Many moons ago, when I was younger I used to incessantly chew my nails. It was a dirty habit, but it didn’t matter how many scare stories I heard about it, I still liked to gnaw on my nails. Even the story about how someone knew a friend of a friend that had developed an infection in her fingers and needed a doctor to stick a sterilised needle under her nail didn’t stop me, despite my fear of needles.
So, what stopped me eventually chewing my nails then? It was the desire to stop – nothing more scientific than that really. I had started becoming interested in boys and the sight of my chewed up fingers was going to mean they weren’t likely to want to hold my mangled up hands (how sweet and green was I eh?).
But, as I’ve become older and more mature, I realise that habits aren’t restricted to the physical chewing of nails. They can also be behaviours that we have developed and honed over time to help us cope with life’s difficulties. Finding any number of long, drawn out behaviours to help us protect ourselves. But as with many things, what started out as our egos helping to protect us from hurt, ends up becoming a restricting behaviour pattern that actually stops us growing and developing as a person.
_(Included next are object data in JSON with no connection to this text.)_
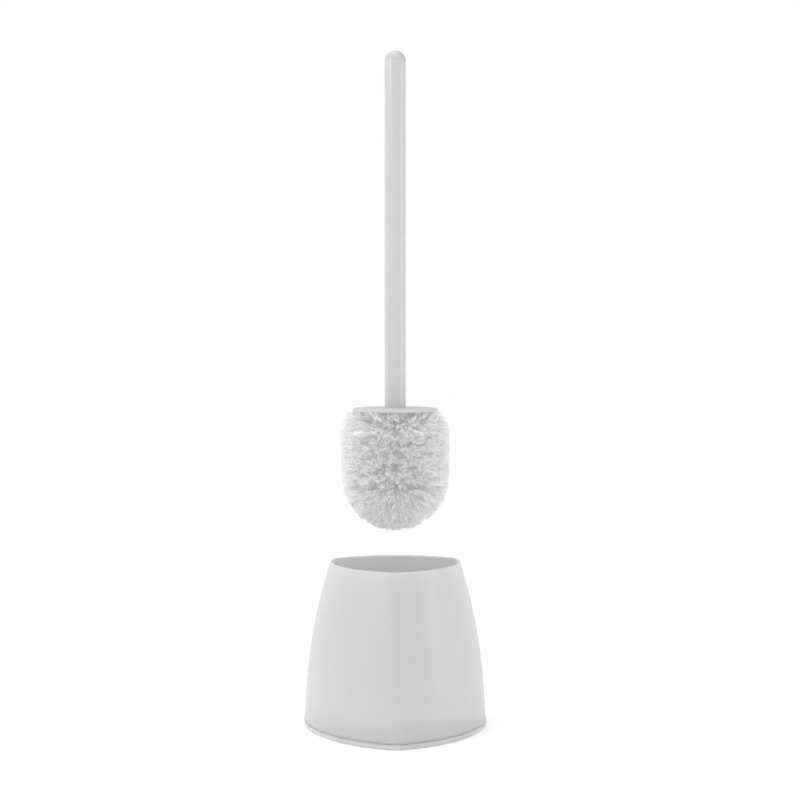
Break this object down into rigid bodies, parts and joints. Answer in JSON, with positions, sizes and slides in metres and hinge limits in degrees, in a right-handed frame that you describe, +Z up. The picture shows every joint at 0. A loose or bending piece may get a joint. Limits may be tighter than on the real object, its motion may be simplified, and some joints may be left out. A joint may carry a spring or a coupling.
{
  "type": "toilet brush holder",
  "caption": "Free-standing toilet brush set: a tapered pot with three bulged sides on a snap-in tray, and a round-headed brush with a splash collar that lifts straight out.",
  "frame": {"origin": "middle of the outline of the pot's foot, on the surface it stands on", "axes": "+Z up, parallel to the common axis of pot and brush, which stands 5.8 mm behind the origin at +Y; one of the pot's three bulged sides faces +Y (the back) and the crease opposite it faces -Y (the front)"},
  "size_m": [0.147, 0.1499, 0.5364],
  "materials": {
    "pot_plastic": "fine satin moulded polypropylene, off-white",
    "brush_plastic": "satin moulded polypropylene, off-white",
    "bristle": "loose flared tufts of crimped white monofilament",
    "anchor_wire": "flat drawn wire"
  },
  "bodies": {
    "holder": {"pot_shell": "pot_plastic", "base_tray": "pot_plastic"},
    "brush": {"handle": "brush_plastic", "splash_collar": "brush_plastic", "head_core": "brush_plastic", "tuft_ring_1": "bristle", "tuft_ring_2": "bristle", "tuft_ring_3": "bristle", "tuft_ring_4": "bristle", "tuft_ring_5": "bristle", "tuft_ring_6": "bristle", "tuft_ring_7": "bristle", "tuft_ring_8": "bristle", "tuft_ring_9": "bristle", "tuft_anchors": "anchor_wire"}
  },
  "joints": [
    {"name": "brush_lift", "type": "slide", "parent": "holder", "child": "brush", "axis": [0, 0, 1], "range_m": [-0.1519, 0]}
  ]
}
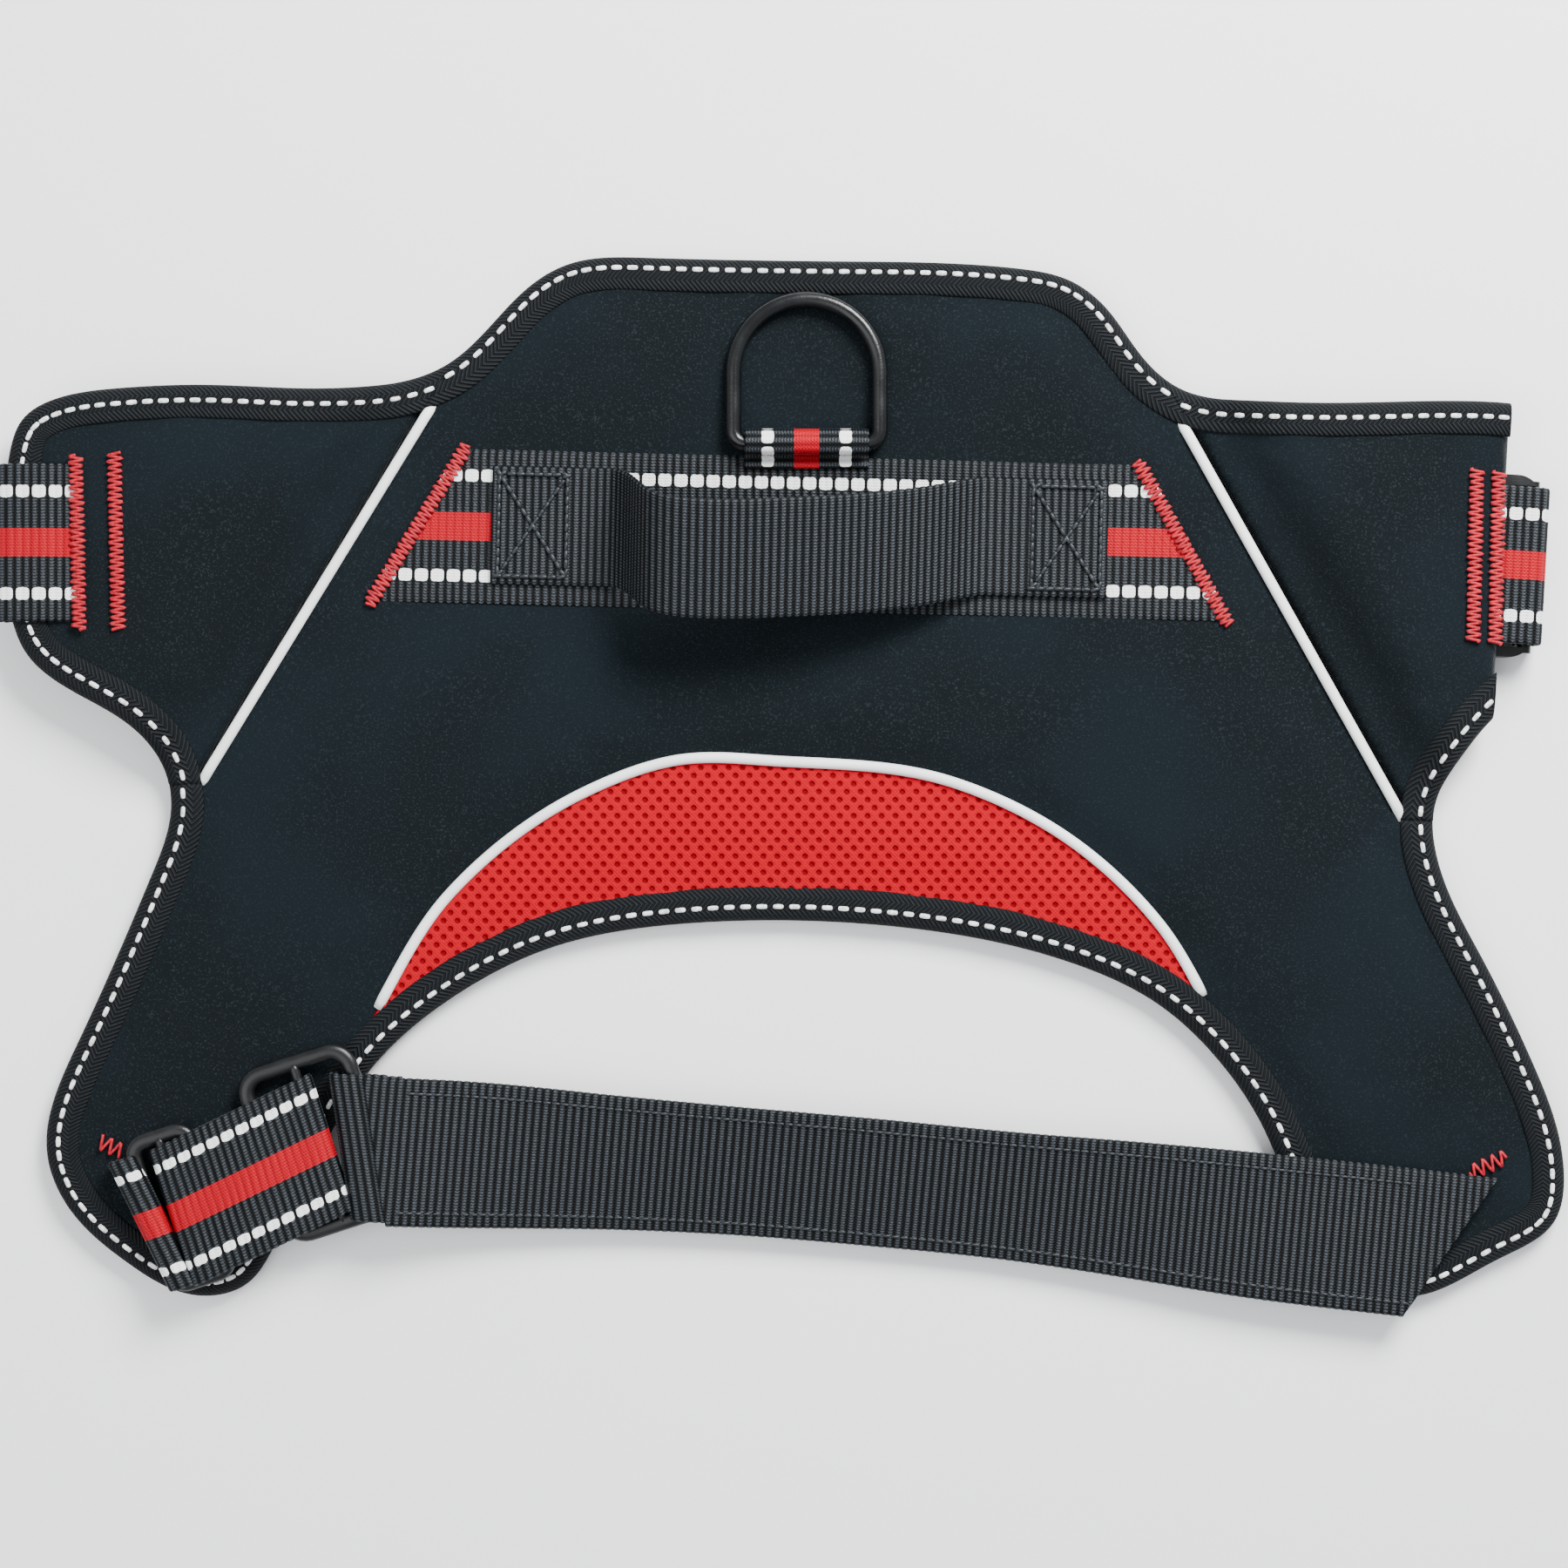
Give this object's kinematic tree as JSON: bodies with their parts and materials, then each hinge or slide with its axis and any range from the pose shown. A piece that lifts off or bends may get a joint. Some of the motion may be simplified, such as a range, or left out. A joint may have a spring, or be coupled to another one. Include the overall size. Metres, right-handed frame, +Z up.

Let me show you what I mean, because I have spent many years honing my own behaviour patterns. At my lowest ebb, after being told I wouldn’t be able to have children and again after the hysterectomy, I went into the behaviour that helps me protect myself – I hid. I spent weeks at home, with no phone contact, no emails and no texting to friends. I walked, but away from places where people would be and more specifically where children or families would be. When people called I kept any conversations short and to the point…social niceties were dispensed with. The messages I gave out were that if I’m hurting, you need to keep away from me.
But here’s the thing, this is a lonely place to be. It’s not long before you start to get cabin fever and start to feel as if you might be going a bit stir-crazy, after all we’re all social animals to a greater or lesser extent. But, I know from talking to people in this community and looking at messages on social media, I’m not the only one to take this path in order to protect themselves and neither will I be the last.
But, there’s a lesson here for all of us that have been or are trying to hide away from the pain, because when it goes wrong, it goes spectacularly pear-shaped! I’m not just talking about our pain here, I’m also talking about how we can become a bit wild when we’re feeling trapped (I’ve done it too. Don’t think for one minute I’ve not above being shitty to a parent when I’ve felt backed into a corner).
Because, it’s impossible to expect that when you visit the shops or take public transport that you won’t be faced with a trigger – a pregnant woman, a child or a family. And social media…people can’t help themselves with this format can they? Because it’s inevitable that we’ll see the triggering post from a parent (What is social media, but showing off really – here’s my perfect life for everyone to see only the bits I want them to see. Eugh!).
Just like your ego, my ego was unable to protect me all the time, because life isn’t like that. And who was it hurting other than me? No one (except on the odd occasion when I have lost my shit!). Realising this for me was the first step to breaking the old habits though. I broke away from wanting to shut myself in doors all the time – I started connecting with people. But, unlike before, I chose who those people were. So, I became more discerning about who I would spend my time with by spotting the people that I couldn’t be around. I stopped pretending that some friendships could last my feelings around not having children…and I willingly let them go.
I looked to find people that are on my wavelength and that I wouldn’t struggle to be around. And yes, they are members of this community. I’ve found many people that I enjoy spending time with and who share my love of sushi or my love of panic rooms (you know who you are). So what’s the first thing you need to do with old habits? Spot them, address them – what is it that you’re trying to avoid and why? Then assess whether you presently have the ability or the willingness to change that. If you do then that’s brilliant, but if it’s not the time yet, park it and come back when you are less willing or able to remain an island.